[Records from a collection]
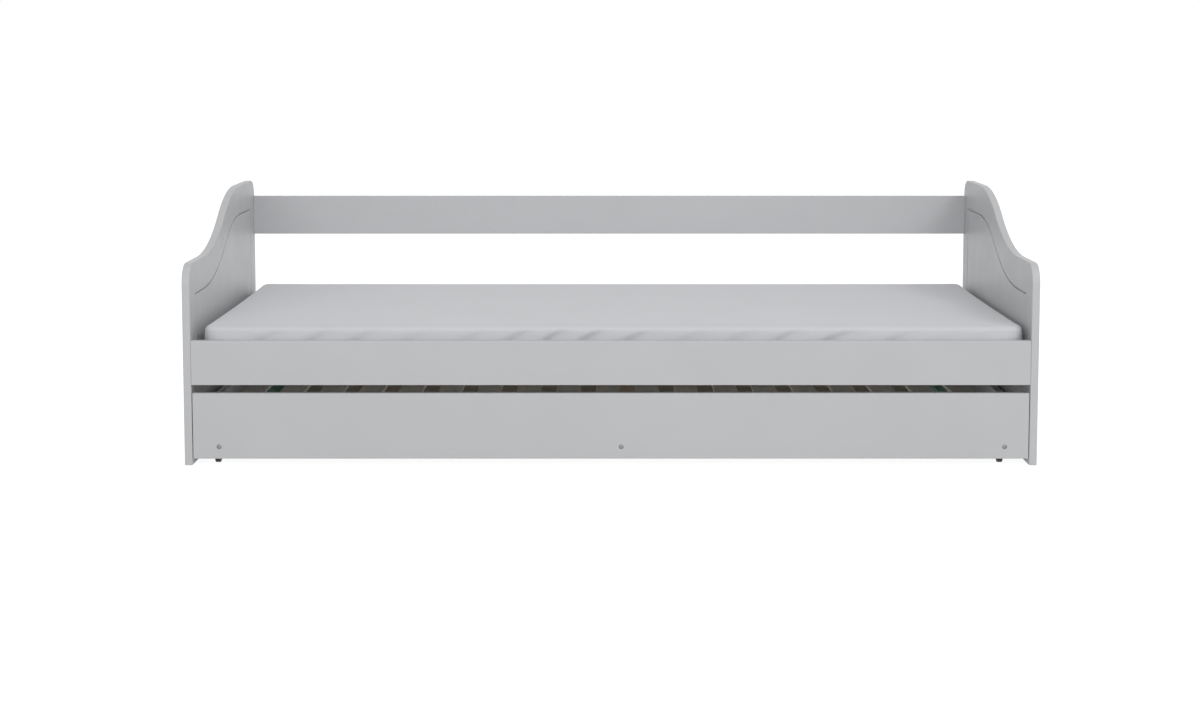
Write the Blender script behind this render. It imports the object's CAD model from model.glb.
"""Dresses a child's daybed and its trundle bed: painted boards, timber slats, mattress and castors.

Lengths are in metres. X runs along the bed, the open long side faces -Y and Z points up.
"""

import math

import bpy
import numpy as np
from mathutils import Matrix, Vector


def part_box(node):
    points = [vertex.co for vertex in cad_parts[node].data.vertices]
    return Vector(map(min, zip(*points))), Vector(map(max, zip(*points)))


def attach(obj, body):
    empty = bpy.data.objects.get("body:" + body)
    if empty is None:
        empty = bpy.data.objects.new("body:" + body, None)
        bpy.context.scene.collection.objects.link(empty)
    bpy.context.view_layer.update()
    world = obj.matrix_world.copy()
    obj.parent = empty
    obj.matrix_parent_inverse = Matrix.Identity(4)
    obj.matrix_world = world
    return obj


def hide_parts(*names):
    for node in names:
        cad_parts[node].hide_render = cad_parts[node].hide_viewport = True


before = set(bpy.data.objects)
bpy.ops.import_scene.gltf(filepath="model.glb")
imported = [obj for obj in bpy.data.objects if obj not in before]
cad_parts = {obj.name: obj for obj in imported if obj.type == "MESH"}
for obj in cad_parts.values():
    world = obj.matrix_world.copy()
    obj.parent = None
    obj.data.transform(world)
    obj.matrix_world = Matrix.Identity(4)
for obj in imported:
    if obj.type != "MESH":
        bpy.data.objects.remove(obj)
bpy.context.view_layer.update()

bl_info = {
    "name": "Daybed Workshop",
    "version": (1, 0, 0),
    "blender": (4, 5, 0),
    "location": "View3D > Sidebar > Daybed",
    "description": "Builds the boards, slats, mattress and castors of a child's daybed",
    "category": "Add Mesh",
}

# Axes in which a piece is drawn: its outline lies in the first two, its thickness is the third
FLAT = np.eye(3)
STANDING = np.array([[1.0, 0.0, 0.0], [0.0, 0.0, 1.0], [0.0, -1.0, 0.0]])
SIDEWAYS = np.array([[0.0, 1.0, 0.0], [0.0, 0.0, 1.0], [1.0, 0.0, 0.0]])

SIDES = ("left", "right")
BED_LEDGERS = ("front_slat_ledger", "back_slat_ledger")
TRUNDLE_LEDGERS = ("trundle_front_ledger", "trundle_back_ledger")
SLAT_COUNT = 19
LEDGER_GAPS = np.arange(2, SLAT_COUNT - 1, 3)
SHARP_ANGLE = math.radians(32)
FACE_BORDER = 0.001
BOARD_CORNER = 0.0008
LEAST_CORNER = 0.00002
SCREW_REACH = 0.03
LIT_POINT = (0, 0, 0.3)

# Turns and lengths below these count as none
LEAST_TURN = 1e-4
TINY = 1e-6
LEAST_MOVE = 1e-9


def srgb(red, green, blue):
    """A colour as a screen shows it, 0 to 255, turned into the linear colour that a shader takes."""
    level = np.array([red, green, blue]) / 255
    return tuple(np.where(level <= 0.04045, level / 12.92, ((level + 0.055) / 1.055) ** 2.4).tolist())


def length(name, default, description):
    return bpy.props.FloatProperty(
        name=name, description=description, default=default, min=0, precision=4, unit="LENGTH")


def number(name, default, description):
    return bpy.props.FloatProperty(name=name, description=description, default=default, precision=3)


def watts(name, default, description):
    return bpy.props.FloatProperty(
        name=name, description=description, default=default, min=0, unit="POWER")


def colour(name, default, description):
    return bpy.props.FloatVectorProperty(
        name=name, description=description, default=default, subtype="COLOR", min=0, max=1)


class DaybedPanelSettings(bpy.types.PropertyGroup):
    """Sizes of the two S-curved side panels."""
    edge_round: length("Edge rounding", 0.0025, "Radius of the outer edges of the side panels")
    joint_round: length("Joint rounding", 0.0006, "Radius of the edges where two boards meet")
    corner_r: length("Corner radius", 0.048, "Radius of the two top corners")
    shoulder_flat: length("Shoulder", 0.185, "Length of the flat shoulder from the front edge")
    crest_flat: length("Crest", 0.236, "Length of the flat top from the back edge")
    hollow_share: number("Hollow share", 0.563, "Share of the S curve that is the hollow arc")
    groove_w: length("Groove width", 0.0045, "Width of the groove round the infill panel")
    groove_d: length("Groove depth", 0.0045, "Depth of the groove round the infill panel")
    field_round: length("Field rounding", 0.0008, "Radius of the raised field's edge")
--
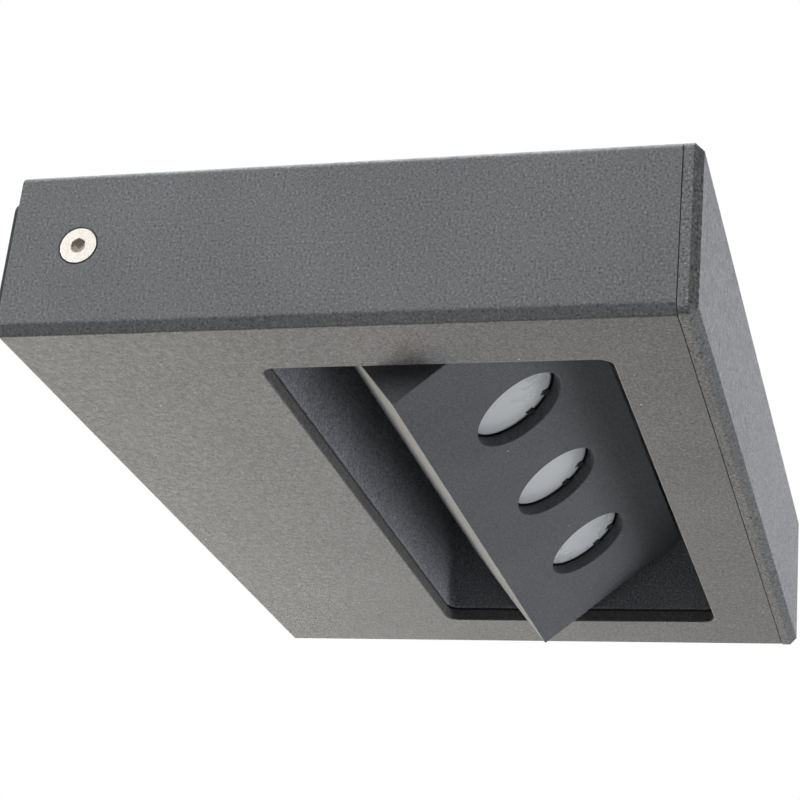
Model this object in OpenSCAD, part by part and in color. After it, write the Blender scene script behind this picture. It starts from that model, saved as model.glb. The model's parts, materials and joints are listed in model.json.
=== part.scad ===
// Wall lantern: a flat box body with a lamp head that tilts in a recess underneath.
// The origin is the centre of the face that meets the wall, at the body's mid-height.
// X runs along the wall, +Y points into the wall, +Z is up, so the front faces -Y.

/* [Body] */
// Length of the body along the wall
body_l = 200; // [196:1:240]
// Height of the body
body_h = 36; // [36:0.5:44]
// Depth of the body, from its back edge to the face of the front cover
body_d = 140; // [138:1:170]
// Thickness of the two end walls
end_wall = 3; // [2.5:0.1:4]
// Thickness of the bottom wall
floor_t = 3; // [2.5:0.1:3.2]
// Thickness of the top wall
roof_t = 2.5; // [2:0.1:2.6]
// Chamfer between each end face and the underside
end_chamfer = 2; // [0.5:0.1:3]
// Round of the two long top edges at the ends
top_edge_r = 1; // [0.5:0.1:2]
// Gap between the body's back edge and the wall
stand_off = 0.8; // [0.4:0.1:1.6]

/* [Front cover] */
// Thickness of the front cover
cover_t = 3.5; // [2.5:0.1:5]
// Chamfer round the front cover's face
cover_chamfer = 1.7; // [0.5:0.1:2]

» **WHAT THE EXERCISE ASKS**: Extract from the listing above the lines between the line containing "Model this object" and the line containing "cover_chamfer = 1.7; // [0.5:0.1:2]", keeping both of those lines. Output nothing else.

» **THE REPLY**:
Model this object in OpenSCAD, part by part and in color. After it, write the Blender scene script behind this picture. It starts from that model, saved as model.glb. The model's parts, materials and joints are listed in model.json.
=== part.scad ===
// Wall lantern: a flat box body with a lamp head that tilts in a recess underneath.
// The origin is the centre of the face that meets the wall, at the body's mid-height.
// X runs along the wall, +Y points into the wall, +Z is up, so the front faces -Y.

/* [Body] */
// Length of the body along the wall
body_l = 200; // [196:1:240]
// Height of the body
body_h = 36; // [36:0.5:44]
// Depth of the body, from its back edge to the face of the front cover
body_d = 140; // [138:1:170]
// Thickness of the two end walls
end_wall = 3; // [2.5:0.1:4]
// Thickness of the bottom wall
floor_t = 3; // [2.5:0.1:3.2]
// Thickness of the top wall
roof_t = 2.5; // [2:0.1:2.6]
// Chamfer between each end face and the underside
end_chamfer = 2; // [0.5:0.1:3]
// Round of the two long top edges at the ends
top_edge_r = 1; // [0.5:0.1:2]
// Gap between the body's back edge and the wall
stand_off = 0.8; // [0.4:0.1:1.6]

/* [Front cover] */
// Thickness of the front cover
cover_t = 3.5; // [2.5:0.1:5]
// Chamfer round the front cover's face
cover_chamfer = 1.7; // [0.5:0.1:2]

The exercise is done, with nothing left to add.